- **SUPPLIED DATA**

+===+

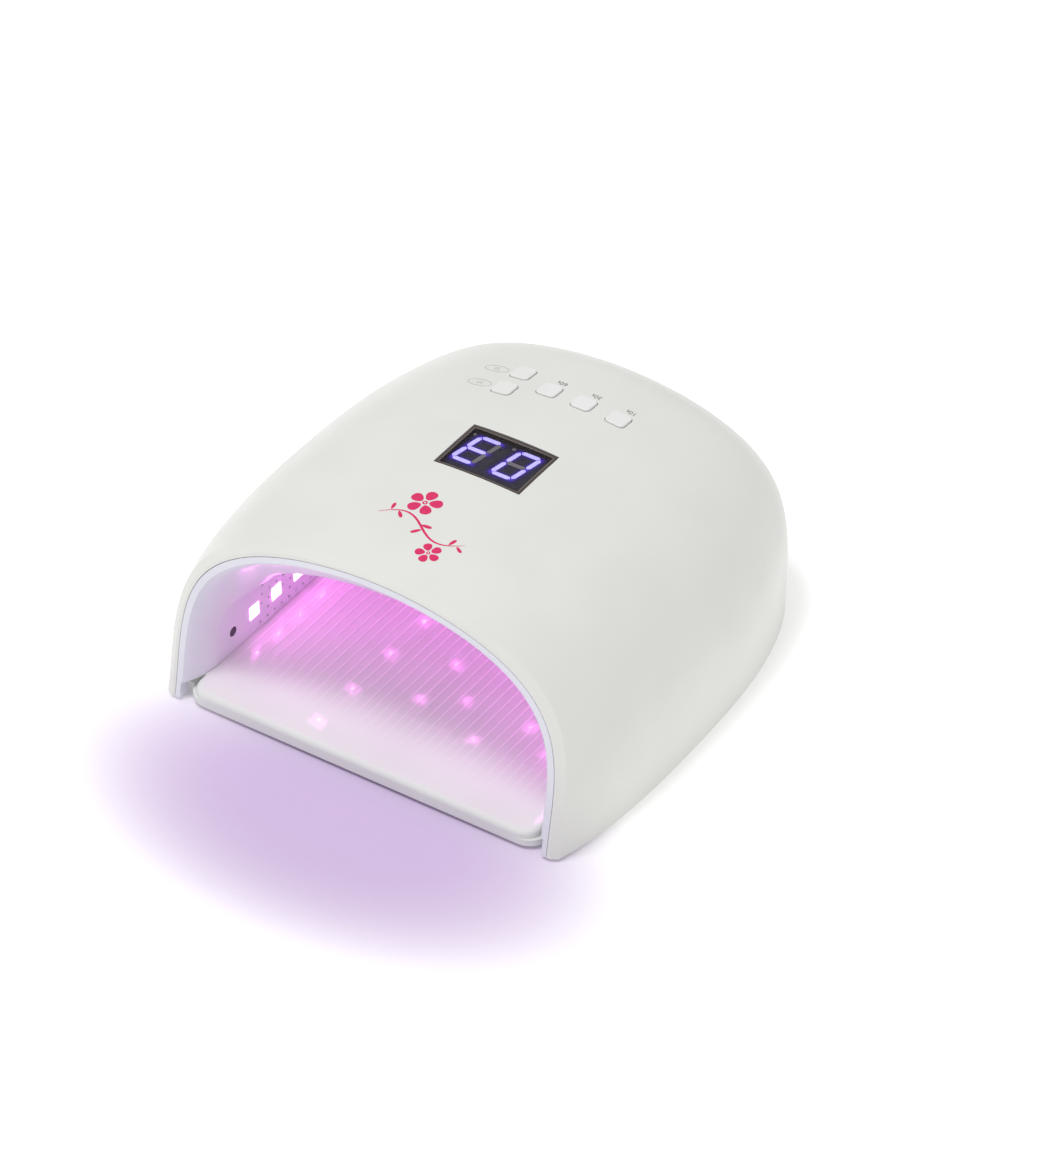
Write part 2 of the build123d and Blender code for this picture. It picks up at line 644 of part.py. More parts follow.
# ---------------------------------------------------------------- base tray
def tray_form(grow, low, high, step_in=0.0):
    """Tray outline with its front tongue, grown all round, its tongue corners rounded."""
    half = TONGUE_HALF_WIDTH + grow - step_in
    form = plan_solid(TRAY_INSET - grow + step_in, EAR_FRONT_T - grow, low, high,
                      tongue=(half, TONGUE_FRONT_T - grow), rear_inset=TRAY_REAR_INSET - grow)
    return form


def tray_pocket():
    """Space that the housing leaves for the tray."""
    pocket = tray_form(TRAY_CLEARANCE, -2.0, FLANGE_Z)
    front = box(-TONGUE_HALF_WIDTH - 2, TONGUE_HALF_WIDTH + 2, -150, y_of(EAR_FRONT_T), -2, FLANGE_Z)
    return pocket + front


def round_tongue(solid, radius):
    """Rounds the two front corners in plan."""
    corners = solid.edges().filter_by(Axis.Z).sort_by(Axis.Y)[:2]
    return fillet(corners, radius)


def tongue_edges(face):
    """Edges of a face along the tongue's front and rounded corners."""
    return face.edges().filter_by(lambda edge: edge.center().Y < y_of(EAR_FRONT_T) - 4)


def base_tray():
    """Moulded tray with a ribbed top, hollow below, with bosses for feet and magnets."""
    lower = round_tongue(tray_form(0.0, TRAY_BOTTOM_Z, TRAY_STEP_Z), TONGUE_RADIUS)
    upper = round_tongue(tray_form(0.0, TRAY_STEP_Z - 1, TRAY_TOP_Z, TRAY_STEP_IN), TONGUE_RADIUS - 1)
    upper = fillet(tongue_edges(upper.faces().sort_by(Axis.Z)[-1]), 2.6)
    lower = fillet(tongue_edges(lower.faces().sort_by(Axis.Z)[0]), 1.2)
    hollow = plan_solid(TRAY_INSET + TRAY_STEP_IN + TRAY_WALL, EAR_FRONT_T + 3, -1, TRAY_TOP_Z - TRAY_SKIN,
                        tongue=(TONGUE_HALF_WIDTH - TRAY_WALL - TRAY_STEP_IN - 2, TONGUE_FRONT_T + 5),
                        rear_inset=TRAY_REAR_INSET + TRAY_WALL + TRAY_STEP_IN)
    tray = lower + upper - hollow
    for x, t in mirrored(FOOT_PLACES):
        tray += rod(x, y_of(t), TRAY_BOTTOM_Z, TRAY_TOP_Z - 1, FOOT_RADIUS + 1.5)
        tray -= rod(x, y_of(t), -1, FOOT_THICK, FOOT_RADIUS)
    for x, t in mirrored(MAGNET_PLACES):
        tray += rod(x, y_of(t), TRAY_BOTTOM_Z, TRAY_TOP_Z - 1, MAGNET_RADIUS + 1.5) & tray_form(0, 0, 10)
        tray -= rod(x, y_of(t), -1, TRAY_TOP_Z - 0.8, MAGNET_RADIUS)
    half = RIDGE_WIDTH / 2
    for k in range(RIDGE_COUNT):
        x = (k - (RIDGE_COUNT - 1) / 2) * RIDGE_PITCH
        tray += box(x - half, x + half, y_of(38), y_of(180), TRAY_TOP_Z - 0.3, TRAY_TOP_Z + RIDGE_HEIGHT)
    return tray


def rubber_feet():
    """Feet pressed into the tray's bosses."""
    return [rod(x, y_of(t), 0.0, FOOT_THICK, FOOT_RADIUS - 0.05) for x, t in mirrored(FOOT_PLACES)]


def tray_magnets():
    """Disc magnets at the top of their wells."""
    high = TRAY_TOP_Z - 0.8
    return [rod(x, y_of(t), high - MAGNET_THICK, high, MAGNET_RADIUS - 0.05)
            for x, t in mirrored(MAGNET_PLACES)]


# ---------------------------------------------------------------- write the pieces
def all_parts():
    """Every node's name and shape."""
    body = outer_body()
    pocket = tray_pocket()
    lit, unlit = segments()
    parts = {
        "top_shell": top_shell(body, pocket),
        "inner_liner": inner_liner(pocket),
        "display_window": display_window(body),
        "display_bezel": display_bezel(),
        "display_module": display_module(),
        "lit_segments": lit,
        "unlit_segments": unlit,
        "control_board": control_board(),
        "board_screws": board_screws(),
        "tact_switches": tact_switches(),
        "buzzer": buzzer(),
        "led_chips": led_chips(),
        "led_windows": led_windows(),
        "left_ir_sensor": sensor(-1),
        "right_ir_sensor": sensor(1),
        "battery_cells": battery_cells(),
        "battery_holder": battery_holder(),
        "charging_jack": charging_jack(),
        "charging_board": charging_board(),
        "shell_screws": shell_screws(),
        "steel_discs": steel_discs(),
        "base_tray": base_tray(),
        "rubber_feet": rubber_feet(),
        "tray_magnets": tray_magnets(),
    }
    parts.update(led_boards())
    for name, (x, y) in button_places().items():
        plane = crown_plane(x, y)
        parts["button_" + name] = button_cap(plane)
        parts["plunger_" + name] = switch_plunger(plane)
    return parts


os.makedirs("parts", exist_ok=True)
for node, shape in all_parts().items():
    pieces = shape if isinstance(shape, list) else [shape]
    export_step(Compound(children=pieces) if len(pieces) > 1 else pieces[0], "parts/" + node + ".step")
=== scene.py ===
import json
from math import radians

import bpy
import numpy as np
from mathutils import Matrix, Vector


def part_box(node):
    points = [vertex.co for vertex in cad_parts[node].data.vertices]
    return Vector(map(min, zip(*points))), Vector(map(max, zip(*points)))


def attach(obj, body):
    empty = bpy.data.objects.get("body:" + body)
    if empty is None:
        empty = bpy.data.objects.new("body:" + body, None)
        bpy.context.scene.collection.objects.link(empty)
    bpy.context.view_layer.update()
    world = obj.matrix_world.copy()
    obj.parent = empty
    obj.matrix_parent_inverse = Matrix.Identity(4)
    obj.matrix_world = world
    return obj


# Nail curing lamp: gloss white arched housing on a magnetic tray, violet LEDs lit, the timer showing 03.
# Metres.  X is across the lamp, +Y points to its rear, +Z is up, and the table is at z = 0.

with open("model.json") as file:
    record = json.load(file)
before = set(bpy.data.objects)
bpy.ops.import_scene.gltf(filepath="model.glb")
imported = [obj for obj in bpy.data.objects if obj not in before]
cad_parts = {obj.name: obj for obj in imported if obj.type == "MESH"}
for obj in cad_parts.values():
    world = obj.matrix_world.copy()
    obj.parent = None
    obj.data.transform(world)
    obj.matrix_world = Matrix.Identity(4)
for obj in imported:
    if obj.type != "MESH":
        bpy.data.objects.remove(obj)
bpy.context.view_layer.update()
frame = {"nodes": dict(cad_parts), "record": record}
NODES = frame["nodes"]
MM = 0.001

LENS_POWER = 8.2                # glow of an LED's square lens
CORE_POWER = 46.0               # glow of the hot core on it
CORE_RADIUS = 1.2 * MM
CORE_LIFT = 0.04 * MM

RIDGE_PITCH = 4.6 * MM          # the tray's ridges, one of them at x = 0
RIDGE_FOOT_Z = 9.03 * MM
RIDGE_TOP_Z = 9.16 * MM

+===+

Write down exactly the span of lines above from the one containing "name] = switch_plunger(plane)" to the one containing "record = json.load(file)", both ends included.

- **RESULT OF THIS TASK**
        parts["plunger_" + name] = switch_plunger(plane)
    return parts


os.makedirs("parts", exist_ok=True)
for node, shape in all_parts().items():
    pieces = shape if isinstance(shape, list) else [shape]
    export_step(Compound(children=pieces) if len(pieces) > 1 else pieces[0], "parts/" + node + ".step")
=== scene.py ===
import json
from math import radians

import bpy
import numpy as np
from mathutils import Matrix, Vector


def part_box(node):
    points = [vertex.co for vertex in cad_parts[node].data.vertices]
    return Vector(map(min, zip(*points))), Vector(map(max, zip(*points)))


def attach(obj, body):
    empty = bpy.data.objects.get("body:" + body)
    if empty is None:
        empty = bpy.data.objects.new("body:" + body, None)
        bpy.context.scene.collection.objects.link(empty)
    bpy.context.view_layer.update()
    world = obj.matrix_world.copy()
    obj.parent = empty
    obj.matrix_parent_inverse = Matrix.Identity(4)
    obj.matrix_world = world
    return obj


# Nail curing lamp: gloss white arched housing on a magnetic tray, violet LEDs lit, the timer showing 03.
# Metres.  X is across the lamp, +Y points to its rear, +Z is up, and the table is at z = 0.

with open("model.json") as file:
    record = json.load(file)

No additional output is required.